Max Rivera: Curaçao's goalkeeper made fifteen saves yesterday and earned his country their first World Cup point in history — and that's not even the biggest story from Matchday 10.
Max Rivera: That's what kind of day it was.
Max Rivera: Japan beat Tunisia 4-0 in Monterrey — match number one thousand in World Cup history, the largest margin of victory by an Asian nation ever. Kamada opened it in the fourth minute, Ueda scored twice, Ito got one. Tunisia's eliminated.
Max Rivera: Germany were losing to Côte d'Ivoire. June 20th. Then Deniz Undav came on as a substitute and scored twice — the second in the 94th minute — and Germany survive 2-1, into the Round of 32.
Max Rivera: Netherlands crushed Sweden 5-1 in Houston. Brian Brobbey, two. Cody Gakpo, two. Dutch go joint-top of Group F with Japan.
Max Rivera: And back to Curaçao — nil-nil with Ecuador. Fifteen saves. First point.
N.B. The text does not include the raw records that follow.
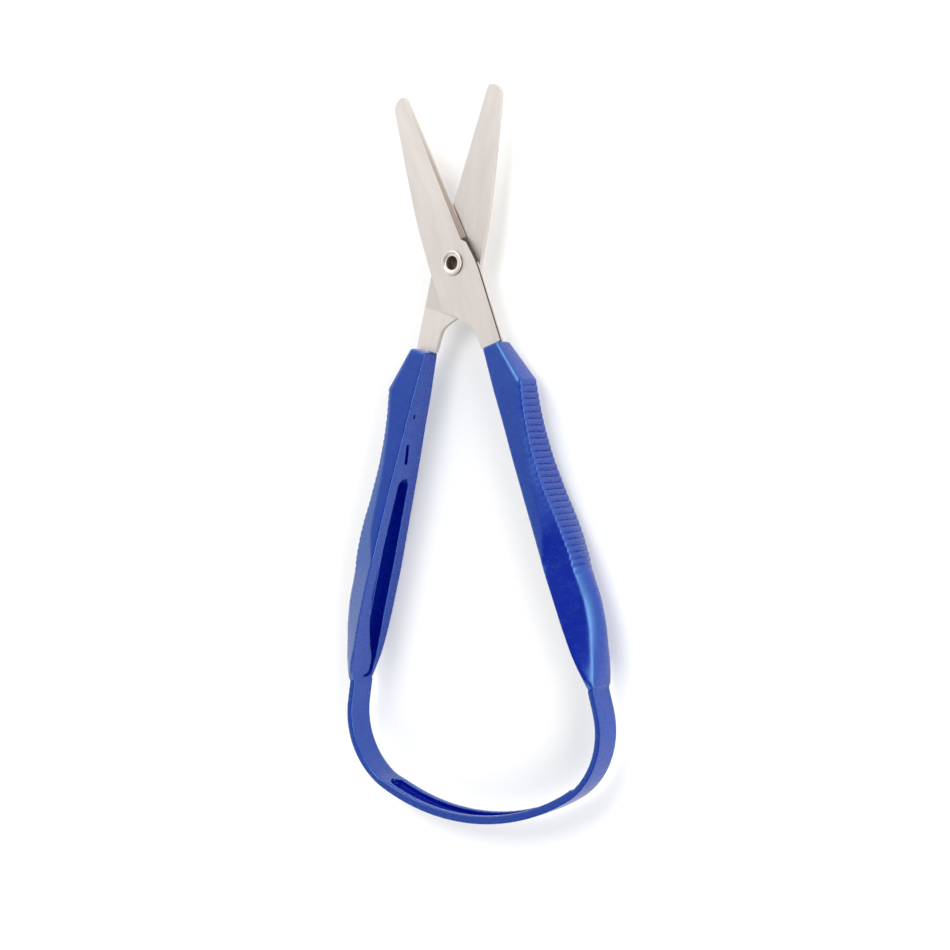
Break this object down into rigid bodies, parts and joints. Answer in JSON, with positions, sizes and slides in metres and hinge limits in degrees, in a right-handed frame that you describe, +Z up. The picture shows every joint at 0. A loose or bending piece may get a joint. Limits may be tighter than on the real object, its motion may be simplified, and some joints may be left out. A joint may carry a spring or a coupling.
{
  "type": "self-opening loop scissors",
  "caption": "Self-opening loop scissors: round-ended steel blades on a hollow rivet, with ribbed moulded grips joined behind by a springy band.",
  "frame": {"origin": "middle of the footprint, on the surface that the scissors lie on", "axes": "+Y towards the blade tips, +Z up along the rivet, +X to the side of the grip that carries the upper blade"},
  "size_m": [0.0858, 0.2033, 0.0154],
  "materials": {
    "blade_steel": "satin stainless steel, warm and pale",
    "rivet_steel": "plated steel, brighter than the blades",
    "blue_plastic": "royal blue moulded plastic, semi-gloss"
  },
  "bodies": {
    "left_half": {"lower_blade": "blade_steel", "rivet": "rivet_steel", "left_grip": "blue_plastic"},
    "right_half": {"upper_blade": "blade_steel", "right_grip": "blue_plastic"},
    "band_left_1": {"band_left_1": "blue_plastic"},
    "band_left_2": {"band_left_2": "blue_plastic"},
    "band_left_3": {"band_left_3": "blue_plastic"},
    "band_left_4": {"band_left_4": "blue_plastic"},
    "band_base_1": {"band_base_1": "blue_plastic"},
    "band_base_2": {"band_base_2": "blue_plastic"},
    "band_base_3": {"band_base_3": "blue_plastic"},
    "band_base_4": {"band_base_4": "blue_plastic"},
    "band_base_5": {"band_base_5": "blue_plastic"},
    "band_base_6": {"band_base_6": "blue_plastic"},
    "band_right_4": {"band_right_4": "blue_plastic"},
    "band_right_3": {"band_right_3": "blue_plastic"},
    "band_right_2": {"band_right_2": "blue_plastic"},
    "band_right_1": {"band_right_1": "blue_plastic"}
  },
  "joints": [
    {"name": "blade_pivot", "type": "hinge", "parent": "left_half", "child": "right_half", "pos_m": [0, 0.05384, 0.0077], "axis": [0, 0, -1], "range_deg": [0, 32], "stiffness_Nm_per_rad": 0.8},
    {"name": "flex_band_left_1", "type": "hinge", "parent": "left_half", "child": "band_left_1", "pos_m": [-0.04037, -0.06348, 0.0077], "axis": [0, 0, 1], "range_deg": [-37, 0]},
    {"name": "flex_band_left_2", "type": "hinge", "parent": "band_left_1", "child": "band_left_2", "pos_m": [-0.04188, -0.07097, 0.0077], "axis": [0, 0, 1], "range_deg": [-36, 0]},
    {"name": "flex_band_left_3", "type": "hinge", "parent": "band_left_2", "child": "band_left_3", "pos_m": [-0.04149, -0.07858, 0.0077], "axis": [0, 0, 1], "range_deg": [-14.5, 0]},
    {"name": "flex_band_left_4", "type": "hinge", "parent": "band_left_3", "child": "band_left_4", "pos_m": [-0.03853, -0.08559, 0.0077], "axis": [0, 0, 1], "range_deg": [0, 8]},
    {"name": "flex_band_base_1", "type": "hinge", "parent": "band_left_4", "child": "band_base_1", "pos_m": [-0.03336, -0.09118, 0.0077], "axis": [0, 0, 1], "range_deg": [0, 18.5]},
    {"name": "flex_band_base_2", "type": "hinge", "parent": "band_base_1", "child": "band_base_2", "pos_m": [-0.02294, -0.0965, 0.0077], "axis": [0, 0, 1], "range_deg": [0, 22.5]},
    {"name": "flex_band_base_3", "type": "hinge", "parent": "band_base_2", "child": "band_base_3", "pos_m": [-0.01167, -0.09968, 0.0077], "axis": [0, 0, 1], "range_deg": [0, 23.5]},
    {"name": "flex_band_right_1", "type": "hinge", "parent": "right_half", "child": "band_right_1", "pos_m": [0.04037, -0.06348, 0.0077], "axis": [0, 0, 1], "range_deg": [0, 37]},
    {"name": "flex_band_right_2", "type": "hinge", "parent": "band_right_1", "child": "band_right_2", "pos_m": [0.04188, -0.07097, 0.0077], "axis": [0, 0, 1], "range_deg": [0, 36]},
    {"name": "flex_band_right_3", "type": "hinge", "parent": "band_right_2", "child": "band_right_3", "pos_m": [0.04149, -0.07858, 0.0077], "axis": [0, 0, 1], "range_deg": [0, 14.5]},
    {"name": "flex_band_right_4", "type": "hinge", "parent": "band_right_3", "child": "band_right_4", "pos_m": [0.03853, -0.08559, 0.0077], "axis": [0, 0, 1], "range_deg": [-8, 0]},
    {"name": "flex_band_base_6", "type": "hinge", "parent": "band_right_4", "child": "band_base_6", "pos_m": [0.03336, -0.09118, 0.0077], "axis": [0, 0, 1], "range_deg": [-18.5, 0]},
    {"name": "flex_band_base_5", "type": "hinge", "parent": "band_base_6", "child": "band_base_5", "pos_m": [0.02294, -0.0965, 0.0077], "axis": [0, 0, 1], "range_deg": [-22.5, 0]},
    {"name": "flex_band_base_4", "type": "hinge", "parent": "band_base_5", "child": "band_base_4", "pos_m": [0.01167, -0.09968, 0.0077], "axis": [0, 0, 1], "range_deg": [-23.5, 0]}
  ],
  "couplings": [
    {"joint": "flex_band_left_1", "follows": "blade_pivot", "ratio": -1.1263},
    {"joint": "flex_band_left_2", "follows": "blade_pivot", "ratio": -1.1054},
    {"joint": "flex_band_left_3", "follows": "blade_pivot", "ratio": -0.4371},
    {"joint": "flex_band_left_4", "follows": "blade_pivot", "ratio": 0.2213},
    {"joint": "flex_band_base_1", "follows": "blade_pivot", "ratio": 0.5593},
    {"joint": "flex_band_base_2", "follows": "blade_pivot", "ratio": 0.6839},
    {"joint": "flex_band_base_3", "follows": "blade_pivot", "ratio": 0.7044},
    {"joint": "flex_band_right_1", "follows": "blade_pivot", "ratio": 1.1265},
    {"joint": "flex_band_right_2", "follows": "blade_pivot", "ratio": 1.1054},
    {"joint": "flex_band_right_3", "follows": "blade_pivot", "ratio": 0.4371},
    {"joint": "flex_band_right_4", "follows": "blade_pivot", "ratio": -0.2213},
    {"joint": "flex_band_base_6", "follows": "blade_pivot", "ratio": -0.5593},
    {"joint": "flex_band_base_5", "follows": "blade_pivot", "ratio": -0.6839},
    {"joint": "flex_band_base_4", "follows": "blade_pivot", "ratio": -0.7044}
  ]
}
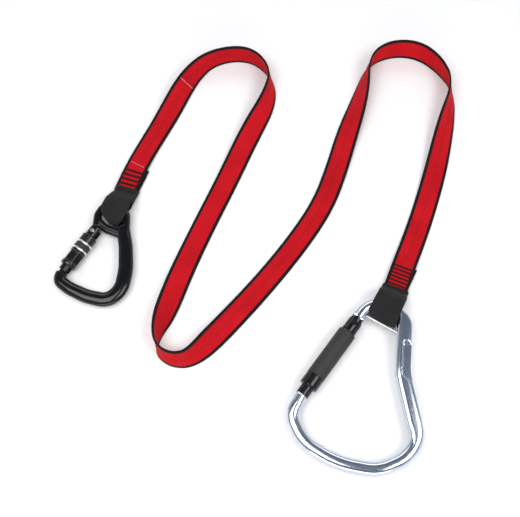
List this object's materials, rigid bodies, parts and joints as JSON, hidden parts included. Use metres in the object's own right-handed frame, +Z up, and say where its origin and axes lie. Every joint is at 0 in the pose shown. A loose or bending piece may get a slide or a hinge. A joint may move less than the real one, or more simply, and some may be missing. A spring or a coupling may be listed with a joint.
{
  "type": "tool lanyard",
  "caption": "Flat webbing tool lanyard with a small locking carabiner sewn into one end and a large pear-shaped locking carabiner with a captive bar at the other.",
  "frame": {"origin": "on the surface the lanyard lies on, at the centre of the footprint of everything but the free strap", "axes": "+Z up from that surface, +Y from the carabiners towards the strap's far bends, +X from the small carabiner towards the large one"},
  "size_m": [0.4382, 0.4913, 0.0252],
  "materials": {
    "red_webbing": "woven, black edges",
    "black_fabric": "matte woven",
    "black_thread": "satin thread",
    "black_anodised": "glossy black anodised",
    "polished_aluminium": "polished",
    "bright_ring": "bright",
    "knurled_grip": "fine knurl, matte",
    "steel": "plain"
  },
  "bodies": {
    "lanyard": {"webbing_strap": "red_webbing", "small_end_loop": "red_webbing", "small_end_cover": "black_fabric", "small_bar_tacks": "black_thread", "large_end_loop": "red_webbing", "large_end_cover": "black_fabric", "large_bar_tacks": "black_thread"},
    "small_carabiner": {"small_carabiner_body": "black_anodised", "small_gate_rivet": "steel"},
    "small_gate": {"small_inner_gate": "black_anodised", "small_guide_pin": "steel", "small_gate_plunger": "steel", "small_gate_spring": "steel"},
    "small_sleeve": {"small_locking_sleeve": "black_anodised", "small_sleeve_spring": "steel", "small_sleeve_ring_1": "bright_ring", "small_sleeve_ring_2": "bright_ring"},
    "large_carabiner": {"large_carabiner_body": "polished_aluminium", "large_gate_rivet": "steel", "captive_bar": "steel"},
    "large_gate": {"large_inner_gate": "black_anodised", "large_guide_pin": "steel", "large_gate_plunger": "steel", "large_gate_spring": "steel"},
    "large_sleeve": {"large_locking_sleeve": "black_anodised", "large_sleeve_grip": "knurled_grip", "large_sleeve_spring": "steel"}
  },
  "joints": [
    {"name": "small_carabiner_swing", "type": "hinge", "parent": "lanyard", "child": "small_carabiner", "pos_m": [-0.1297, 0.1124, 0.0101], "axis": [0.9397, -0.342, 0], "range_deg": [-60, 60]},
    {"name": "small_gate_hinge", "type": "hinge", "parent": "small_carabiner", "child": "small_gate", "pos_m": [-0.15097, 0.08408, 0.00929], "axis": [-0.0081, -0.0224, 0.9997], "range_deg": [0, 40], "stiffness_Nm_per_rad": 0.12, "springref_deg": -34.38},
    {"name": "small_sleeve_twist", "type": "hinge", "parent": "small_gate", "child": "small_sleeve", "pos_m": [-0.15097, 0.08408, 0.00929], "axis": [-0.5372, -0.8431, -0.0233], "range_deg": [0, 90], "stiffness_Nm_per_rad": 0.02, "springref_deg": -22.92},
    {"name": "large_carabiner_swing", "type": "hinge", "parent": "lanyard", "child": "large_carabiner", "pos_m": [0.1535, -0.0018, 0.0126], "axis": [0.9272, -0.3746, 0], "range_deg": [-55, 55]},
    {"name": "large_gate_hinge", "type": "hinge", "parent": "large_carabiner", "child": "large_gate", "pos_m": [0.11752, -0.018, 0.0117], "axis": [-0.0119, -0.0294, 0.9995], "range_deg": [0, 55], "stiffness_Nm_per_rad": 0.25, "springref_deg": -34.38},
    {"name": "large_sleeve_twist", "type": "hinge", "parent": "large_gate", "child": "large_sleeve", "pos_m": [0.11752, -0.018, 0.0117], "axis": [-0.6016, -0.7982, -0.0307], "range_deg": [0, 90], "stiffness_Nm_per_rad": 0.03, "springref_deg": -22.92}
  ]
}
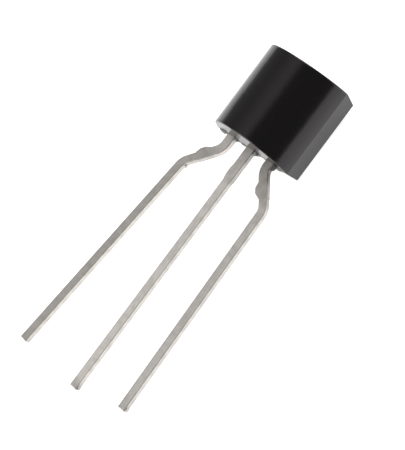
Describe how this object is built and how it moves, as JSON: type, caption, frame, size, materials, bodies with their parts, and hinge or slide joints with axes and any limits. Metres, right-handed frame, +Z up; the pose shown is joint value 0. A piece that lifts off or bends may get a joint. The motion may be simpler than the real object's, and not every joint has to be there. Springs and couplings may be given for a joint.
{
  "type": "transistor",
  "caption": "Small through-hole transistor in a half-round moulded package, lying on its flat, with three long formed leads.",
  "frame": {"origin": "centre of the bounding box, on the surface that the part lies on", "axes": "+Z up from the surface, with the round back upwards; +Y from the lead tips towards the body; X across the three leads"},
  "size_m": [0.007, 0.0188, 0.0037],
  "materials": {
    "resin": "satin moulded epoxy, black",
    "tinned_lead": "satin tin plate over stamped copper alloy",
    "silicon": "sawn and polished silicon",
    "solder": "dull solder layer",
    "gold_wire": "drawn gold wire"
  },
  "bodies": {
    "root": {"body": "resin", "lead_left": "tinned_lead", "lead_centre": "tinned_lead", "lead_right": "tinned_lead", "chip": "silicon", "chip_solder": "solder", "bond_wire_left": "gold_wire", "bond_wire_right": "gold_wire"}
  },
  "joints": []
}
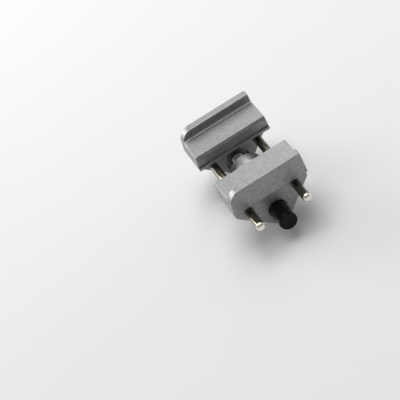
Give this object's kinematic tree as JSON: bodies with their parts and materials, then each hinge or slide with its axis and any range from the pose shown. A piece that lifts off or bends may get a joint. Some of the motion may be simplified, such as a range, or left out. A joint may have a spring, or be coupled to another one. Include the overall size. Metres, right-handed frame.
{
  "type": "honing guide",
  "caption": "Side-clamping honing guide: a screw and guide rods draw a sliding jaw towards a fixed one to grip a chisel or plane iron over a roller.",
  "frame": {"origin": "the point where the middle of the roller meets the stone, halfway between the jaws as drawn", "axes": "+X along the clamp screw from the fixed right jaw to the sliding left jaw, +Y along the blade from its edge towards its handle, +Z square to the blade seats, upwards"},
  "size_m": [0.0944, 0.0401, 0.0322],
  "materials": {
    "cast_alloy": "satin silver paint over a fine cast texture",
    "ground_steel": "browned and ground smooth, bright at the tip",
    "bronze": "sintered, satin",
    "zinc_steel": "bright zinc plate",
    "spring_steel": "dark oiled",
    "knurled_steel": "bright nickel, knurled",
    "brass": "machined",
    "black_vinyl": "glossy, soft",
    "hardened_steel": "turned and hardened"
  },
  "bodies": {
    "fixed_jaw": {"right_jaw": "cast_alloy", "front_guide_rod": "ground_steel", "rear_guide_rod": "ground_steel", "screw_bush": "bronze"},
    "clamp_screw": {"clamp_screw": "zinc_steel", "clip_washer": "zinc_steel", "screw_clip": "spring_steel", "knob_washer": "zinc_steel", "clamp_knob": "knurled_steel", "knob_pin": "spring_steel", "thread_cap": "black_vinyl"},
    "sliding_jaw": {"left_jaw": "cast_alloy", "thread_insert": "brass"},
    "roller_carriage": {"roller_sleeve": "zinc_steel", "right_side_washer": "zinc_steel", "left_side_washer": "zinc_steel", "right_sleeve_clip": "spring_steel", "left_sleeve_clip": "spring_steel"},
    "roller": {"roller": "hardened_steel", "roller_bush": "bronze"}
  },
  "joints": [
    {"name": "screw_turn", "type": "hinge", "parent": "fixed_jaw", "child": "clamp_screw", "pos_m": [0, 0, 0.01], "axis": [1, 0, 0], "range_deg": [-2527, 8251]},
    {"name": "jaw_slide", "type": "slide", "parent": "fixed_jaw", "child": "sliding_jaw", "axis": [1, 0, 0], "range_m": [-0.0229, 0.007]},
    {"name": "roller_shift", "type": "slide", "parent": "fixed_jaw", "child": "roller_carriage", "axis": [1, 0, 0], "range_m": [-0.01146, 0.00351]},
    {"name": "roller_spin", "type": "hinge", "parent": "roller_carriage", "child": "roller", "pos_m": [0, 0, 0.01], "axis": [1, 0, 0], "continuous": true}
  ],
  "couplings": [
    {"joint": "screw_turn", "follows": "jaw_slide", "rad_per_m": -6283.2},
    {"joint": "roller_shift", "follows": "jaw_slide", "ratio": 0.5}
  ]
}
Max Rivera: Quick orientation — this is the first 48-team World Cup, co-hosted by the US, Canada, and Mexico, and Matchday 10 means we're deep into group play. Mexico and the United States had already secured their spots before today's matches even kicked off.
Max Rivera: Four results. All of them matter.
Max Rivera: Before I get into the format, I want to stay with Deniz Undav for a second. Because that story — actually, let me back up.
Max Rivera: This guy was working 4am factory shifts. Fourth tier of German football. Not a prospect on the edge of a breakthrough — a guy grinding in football obscurity while pulling overnight shifts at a plant. And yesterday, 94th minute, he scores a winner for Germany at the World Cup. A four-time champion who was losing to Côte d'Ivoire and nearly going out.
Max Rivera: That's not a footnote.
Max Rivera: That story only lands as hard as it does because of the context the 48-team format created. Without the expanded field, Curaçao isn't here making history with 15 saves against Ecuador. Without the third-place qualification rules, where goal difference against other groups can swing everything, a Germany loss doesn't carry the same existential weight.
Max Rivera: The format is producing the drama. Genuine question — is that competitive balance, or is it just noise?
Max Rivera: Because the other side of this is: BBC Sport built a dedicated real-time predictor tool — specifically because they said following the eight best third-placed teams across 495 possible combinations is nearly impossible for even ardent fans. Not casual viewers. Ardent fans.
Max Rivera: Matches running simultaneously in Toronto, Santa Clara, Houston, Monterrey — four time zones in one matchday. That's not complexity that adds texture. That's complexity that loses people.
Max Rivera: And yet. Undav. 4am shifts. Ninety-fourth minute. The Round of 32 starts June 28th, and I genuinely don't know what to feel about a format that makes me feel all of this at once.
Max Rivera: June 28th. That's the date. Round of 32 begins, and Germany, Netherlands, Japan, Mexico, the United States — they're all in. Confirmed or near enough that it doesn't matter. But here's what isn't settled: those eight third-place slots. Right now, across twelve groups, goal difference is doing the work that points can't finish. One extra goal in a match you've already won could be the difference between going home and playing knockout football.
Max Rivera: That's not a hypothetical. That's live. Tonight. Tomorrow.
Max Rivera: And Japan sitting joint-top of Group F with Netherlands — four points, same as the Dutch after a 5-1 demolition of Sweden — that number means something beyond this tournament. Biggest winning margin by an Asian nation in World Cup history. In match number one thousand. Kamada, Ueda twice, Ito. That's not an accident of scheduling. That's a signal. Asia is not the soft draw anymore, and people are going to have to update that assumption.
Max Rivera: Traian Marius Truta argued back in 2018 — actual academic analysis — that the expanded format wouldn't meaningfully increase non-competitive matches. The data said chaos was manageable. Matchday 10 is the stress test for that claim. And honestly? So far it's holding. The drama is real.
Max Rivera: But we end at MetLife Stadium, July 19th, New Jersey. That's the finish line. And right now I genuinely cannot tell you which of those third-place teams — the ones whose fates are being decided by goal difference in matches happening simultaneously across four time zones — which of them actually deserves to be there. Maybe that's the question this whole format is still answering.
Max Rivera: And look — Germany. Four World Cup championships. The pedigree, the history, the weight of that badge. They needed a guy who was pulling 4am factory shifts not that long ago to come off the bench in the 94th minute and save them from going home. Not "save them from a difficult exit." Save them from going home. Against Côte d'Ivoire. That's where the randomness lives — not in the bracket, not in the 495 combinations — right there, in that one moment, in that one substitution, in that one minute.
Max Rivera: The Round of 32 is nine days away, and a four-time champion just barely made it.